Climate change could bury entire villages

Climate change could alter wind regimes drastically by the end of the century, causing desert dunes and sand seas to have an impact on human infrastructure, agriculture and homes, according to a new study from King’s College.

King’s researchers examined future wind regimes to predict the impact of morphing sand dunes in a new study published in Nature Climate Change. The invasion of these moving desert dunes has the potential to endanger transportation infrastructure, industry, agriculture and settlements, with entire villages potentially disappearing beneath sand.

Approximately 20% of the world’s arid zones are covered by desert dunes and sand seas. Dr. Andreas Baas and Lucie Delobel from the Department of Geography at King’s College used future wind patterns altered by climate change to determine the impact on these changing landscapes by analyzing data on the shape, migration speed and direction of mobile desert dunes around the world.

Previous climate change research has concentrated on heat and water to determine the effects on local environments.

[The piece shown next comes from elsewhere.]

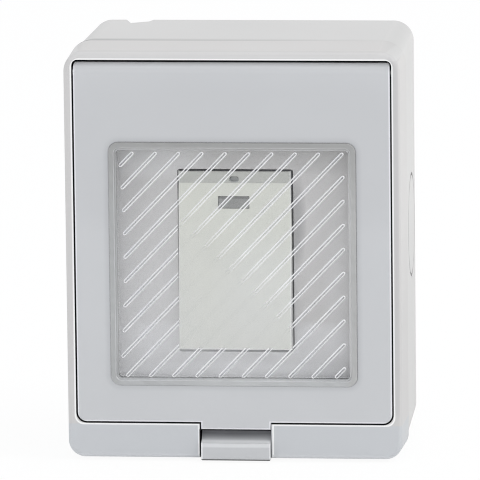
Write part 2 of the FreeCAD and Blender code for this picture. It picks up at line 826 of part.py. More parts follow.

However, the researchers were able to predict the future effects of climate change on arid regions such as the Sahara, the Horn of Africa, the Southern Arabian Peninsula, South Asia, China and Australia by focusing on wind.

“Most climate change studies focus on water, including sea-level rise, glaciers and ice sheets, and much less has been done on changing wind regimes, which may be more important in many arid countries than things like sea-level rise,” said Baas.

According to the study, changes in wind patterns will accelerate the migration of sand dunes, change the direction of migration and morph the shape of the dunes, potentially leading to desertification in some areas and increased dust emissions globally.

In China, for example, the recently completed Hotan-Ruoqiang high-speed railway line includes 500 kilometers of track along the southern Taklimakan Desert. The project has already spent $295 million on sand drift mitigation measures. Sand dunes’ shifting migration patterns may render these investments obsolete. Railway projects in the Middle East and North Africa region worth $53 billion, as well as local road networks, would be impacted.

“We discovered that changing winds can change the direction of the movement of the dunes, causing sand seas to expand and increase dust emissions into the atmosphere. All of these changes have a significant impact on local economies, agriculture and households. The threat of increased dust emissions would also have an impact on the health of millions of people worldwide,” Baas said.

Sand could cover previously unaffected agricultural sites and settlements due to the changing direction of sand drift. The shifting shape of the dunes may also cause logistical issues for planned transportation networks and infrastructure, necessitating additional investment in mitigation strategies.